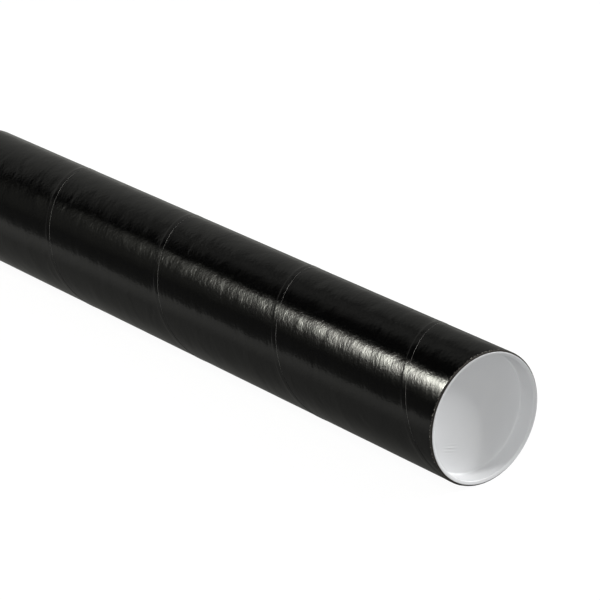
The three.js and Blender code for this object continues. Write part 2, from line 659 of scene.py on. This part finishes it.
def cap_outline():
    bead_low = BEAD_PLACE - BEAD_WIDTH / 2
    bead_high = BEAD_PLACE + BEAD_WIDTH / 2
    mouth = plug_radius(FLANGE_FRONT) - WALL
    floor_edge = plug_radius(-RECESS) - WALL
    return rounded_outline(
        [
            (0, TIP, 0),
            (plug_radius(TIP), TIP, TIP_ROUND),
            (plug_radius(bead_low), bead_low, 0.4 * MM),
            (plug_radius(BEAD_PLACE) + BEAD_HEIGHT, BEAD_PLACE, 0.6 * MM),
            (plug_radius(bead_high), bead_high, 0.4 * MM),
            (plug_radius(FLANGE_GAP), FLANGE_GAP, 0.2 * MM),
            (FLANGE_RADIUS, FLANGE_FRONT - FLANGE_EDGE, 0.1 * MM),
            (FLANGE_RADIUS, FLANGE_FRONT, 0.2 * MM),
            (LIP_CREST, FLANGE_FRONT, 1.5 * MM),
            (mouth, FLANGE_FRONT - LIP_DROP, 0.8 * MM),
            (floor_edge, -RECESS, FLOOR_ROUND),
            (0, -RECESS, 0),
        ]
    )


def subdivided(points, longest):
    """The same outline with no span longer than the given length."""
    result = [points[0]]
    for start, end in zip(points, points[1:]):
        count = max(1, math.ceil((end - start).length / longest))
        result += [start.lerp(end, i / count) for i in range(1, count + 1)]
    return result


def lathe(points):
    """Points and faces of an outline turned about X."""
    made, rings = [], []
    for point in points:
        if point.x < 1e-7:
            rings.append([len(made)] * CAP_SEGMENTS)
            made.append((point.y, 0, 0))
            continue
        rings.append(list(range(len(made), len(made) + CAP_SEGMENTS)))
        for i in range(CAP_SEGMENTS):
            angle = 2 * math.pi * i / CAP_SEGMENTS
            made.append((point.y, -point.x * math.sin(angle), point.x * math.cos(angle)))
    faces = []
    for here, there in zip(rings, rings[1:]):
        for i in range(CAP_SEGMENTS):
            j = (i + 1) % CAP_SEGMENTS
            corners = list(dict.fromkeys((here[i], here[j], there[j], there[i])))
            if len(corners) > 2:
                faces.append(corners)
    return made, faces


def make_cap(node, side, material):
    points, faces = lathe(subdivided(cap_outline(), LONGEST_SPAN))
    obj = mesh_object(node + "_moulding", points, faces)
    obj.data.materials.append(material)
    obj.location = (side * HALF_LENGTH, 0, AXIS_HEIGHT)
    obj.rotation_euler.z = 0 if side > 0 else math.pi
    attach(obj, node)
    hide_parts(node)


# ---------------------------------------------------------------- studio


def make_floor():
    """A pale floor that adds no light and isn't mirrored. The room's lower half does both."""
    corners = [(-1, -1), (1, -1), (1, 1), (-1, 1)]
    points = [(x * FLOOR_HALF, y * FLOOR_HALF, -FLOOR_DROP) for x, y in corners]
    floor = mesh_object("floor", points, [(0, 1, 2, 3)])
    material, tree, shader = new_material("pale_floor")
    shader.inputs["Base Color"].default_value = (0.07, 0.07, 0.07, 1)
    shader.inputs["Roughness"].default_value = 0.9
    shader.inputs["Specular IOR Level"].default_value = 0
    shader.inputs["Emission Color"].default_value = (1, 1, 1, 1)
    shader.inputs["Emission Strength"].default_value = FLOOR_GLOW
    floor.data.materials.append(material)
    floor.visible_glossy = False
    floor.visible_diffuse = False


def ramp(tree, value, low, high, stops):
    """A ramp of greys from (value, grey) stops, for values from low to high."""
    inputs = {"Value": value, "From Min": low, "From Max": high}
    share = add_node(tree, "ShaderNodeMapRange", inputs).outputs["Result"]
    made = add_node(tree, "ShaderNodeValToRGB", {"Fac": share})
    elements = made.color_ramp.elements
    while len(elements) < len(stops):
        elements.new(0.5)
    for element, (place, grey) in zip(elements, stops):
        element.position = (place - low) / (high - low)
        element.color = (grey, grey, grey, 1)
    return made.outputs["Color"]


def back_wall(tree, height, reach):
    """Brightness of the studio beyond the tube: a pale wall up to a soft edge."""
    lower = ramp(tree, height, -1, 1, BACK_WALL)
    slope = math_node(tree, "DIVIDE", height, math_node(tree, "MAXIMUM", reach, 0.05))
    edge = ramp(tree, slope, 0, 1.25, BACK_EDGE)
    nearer = math_node(tree, "MULTIPLY", smooth_step(tree, reach, *BACK_GAIN_REACH), BACK_GAIN)
    gain = math_node(tree, "ADD", nearer, 1.0)
    return math_node(tree, "MULTIPLY", math_node(tree, "MULTIPLY", lower, edge), gain)


def front_wall(tree, height):
    """Brightness of the studio on the camera's side: dark above a pale table edge."""
    return ramp(tree, height, -1, 1, FRONT_WALL)


def ceiling(tree, height, along):
    """A wide overhead soft light, which stops short of the tube's far end."""
    glow = ramp(tree, height, 0, 1, CEILING)
    reached = smooth_step(tree, along, *CEILING_END)
    return math_node(tree, "MULTIPLY", glow, reached)


def mirrored_room(tree):
    """Brightness of the dim studio that the gloss mirrors, by direction."""
    direction = add_node(tree, "ShaderNodeTexCoord").outputs["Generated"]
    split = add_node(tree, "ShaderNodeSeparateXYZ", {"Vector": direction})
    along, across, height = (split.outputs[axis] for axis in "XYZ")
    reach = math_node(tree, "ABSOLUTE", along)
    back = back_wall(tree, height, reach)
    front = front_wall(tree, height)
    slanted = math_node(tree, "MULTIPLY_ADD", reach, WALL_LINE_SLOPE, WALL_LINE_START)
    side = smooth_step(tree, math_node(tree, "ADD", across, slanted), *WALL_BLEND)
    walls = mix_colours(tree, side, front, back)
    glow = ceiling(tree, height, along)
    whole = add_node(tree, "ShaderNodeVectorMath", {0: walls, 1: glow}, operation="ADD")
    tint = {0: whole.outputs["Vector"], 1: ROOM_TINT}
    return add_node(tree, "ShaderNodeVectorMath", tint, operation="MULTIPLY").outputs["Vector"]


def make_world():
    """A white room for the camera, and a dim studio for what the gloss mirrors."""
    world = bpy.data.worlds.new("studio")
    world.use_nodes = True
    bpy.context.scene.world = world
    tree = world.node_tree
    tree.nodes.clear()
    ray = add_node(tree, "ShaderNodeLightPath").outputs
    soft = (AMBIENT, AMBIENT, AMBIENT, 1)
    lit = mix_colours(tree, ray["Is Glossy Ray"], soft, mirrored_room(tree))
    colour = mix_colours(tree, ray["Is Camera Ray"], lit, (1, 1, 1, 1))
    shader = add_node(tree, "ShaderNodeBackground", {"Color": colour, "Strength": 1.0})
    output = add_node(tree, "ShaderNodeOutputWorld")
    tree.links.new(shader.outputs["Background"], output.inputs["Surface"])


def make_soft_box(name, place, side, radiance):
    """A square light of an even radiance, which faces the near cap."""
    data = bpy.data.lights.new(name, "AREA")
    data.shape = "RECTANGLE"
    data.size = side
    data.size_y = side
    data.energy = radiance * math.pi * side * side
    light = bpy.data.objects.new(name, data)
    light.location = place
    light.rotation_mode = "QUATERNION"
    facing = Vector((HALF_LENGTH, 0, AXIS_HEIGHT)) - Vector(place)
    light.rotation_quaternion = facing.to_track_quat("-Z", "Y")
    light.visible_camera = False
    bpy.context.scene.collection.objects.link(light)


def key_panel_light():
    """Light that fades towards the panel's far end and its upper and lower edges."""
    material = bpy.data.materials.new("key_panel_light")
    material.use_nodes = True
    tree = material.node_tree
    tree.nodes.clear()
    place = add_node(tree, "ShaderNodeUVMap", uv_map="panel").outputs["UV"]
    split = add_node(tree, "ShaderNodeSeparateXYZ", {"Vector": place})
    lengthwise = ramp(tree, split.outputs["X"], 0, 1, PANEL_LENGTHWISE)
    crosswise = ramp(tree, split.outputs["Y"], 0, 1, PANEL_CROSSWISE)
    glow = ramp(tree, split.outputs["Y"], 0, 1, PANEL_GLOW)
    bright = math_node(tree, "MULTIPLY", lengthwise, crosswise)
    strength = math_node(tree, "MULTIPLY_ADD", bright, PANEL_RADIANCE, glow)
    shader = add_node(tree, "ShaderNodeEmission", {"Color": PANEL_COLOUR, "Strength": strength})
    output = add_node(tree, "ShaderNodeOutputMaterial")
    tree.links.new(shader.outputs["Emission"], output.inputs["Surface"])
    return material


def make_key_panel():
    """A slanted soft box beside the far end of the tube."""
    facing = (PANEL_AIM - PANEL_PLACE).normalized()
    along = Vector((1, 0, 0))
    along = (along - facing * along.dot(facing)).normalized()
    downward = facing.cross(along)
    along = (along + downward * PANEL_TILT).normalized()
    downward = facing.cross(along)
    places = [(0, 0), (1, 0), (1, 1), (0, 1)]
    points = []
    for a, b in places:
        to_side = along * (PANEL_FAR + (PANEL_NEAR - PANEL_FAR) * a)
        down = downward * (PANEL_TOP + (PANEL_BOTTOM - PANEL_TOP) * b)
        points.append(PANEL_PLACE + to_side + down)
    panel = mesh_object("key_panel", points, [(0, 1, 2, 3)])
    layer = panel.data.uv_layers.new(name="panel")
    for loop in panel.data.loops:
        layer.data[loop.index].uv = places[loop.vertex_index]
    panel.data.materials.append(key_panel_light())
    panel.visible_camera = False


def make_studio():
    make_floor()
    make_world()
    make_key_panel()
    make_soft_box("side_box", *SIDE_BOX)
    make_soft_box("front_box", *FRONT_BOX)
    bpy.context.scene.view_settings.view_transform = "Standard"


# ---------------------------------------------------------------- build


make_camera()
make_wrap()
make_board_ply("inner_ply", 0, (0.3, 0.22, 0.14, 1), (0.52, 0.41, 0.29, 1))
make_board_ply("middle_ply", 1, (0.24, 0.18, 0.12, 1), (0.44, 0.35, 0.25, 1))
make_board_ply("outer_ply", 2, (0.27, 0.21, 0.15, 1), (0.48, 0.39, 0.29, 1))
plastic = cap_material()
make_cap("near_cap", 1, plastic)
make_cap("far_cap", -1, plastic)
make_studio()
* * *
Begin at the line that has "attach(obj, node)"; stop after the line that has "floor.visible_diffuse = False". Copy every line in that span exactly.

**IN RESPONSE:**
    attach(obj, node)
    hide_parts(node)


# ---------------------------------------------------------------- studio


def make_floor():
    """A pale floor that adds no light and isn't mirrored. The room's lower half does both."""
    corners = [(-1, -1), (1, -1), (1, 1), (-1, 1)]
    points = [(x * FLOOR_HALF, y * FLOOR_HALF, -FLOOR_DROP) for x, y in corners]
    floor = mesh_object("floor", points, [(0, 1, 2, 3)])
    material, tree, shader = new_material("pale_floor")
    shader.inputs["Base Color"].default_value = (0.07, 0.07, 0.07, 1)
    shader.inputs["Roughness"].default_value = 0.9
    shader.inputs["Specular IOR Level"].default_value = 0
    shader.inputs["Emission Color"].default_value = (1, 1, 1, 1)
    shader.inputs["Emission Strength"].default_value = FLOOR_GLOW
    floor.data.materials.append(material)
    floor.visible_glossy = False
    floor.visible_diffuse = False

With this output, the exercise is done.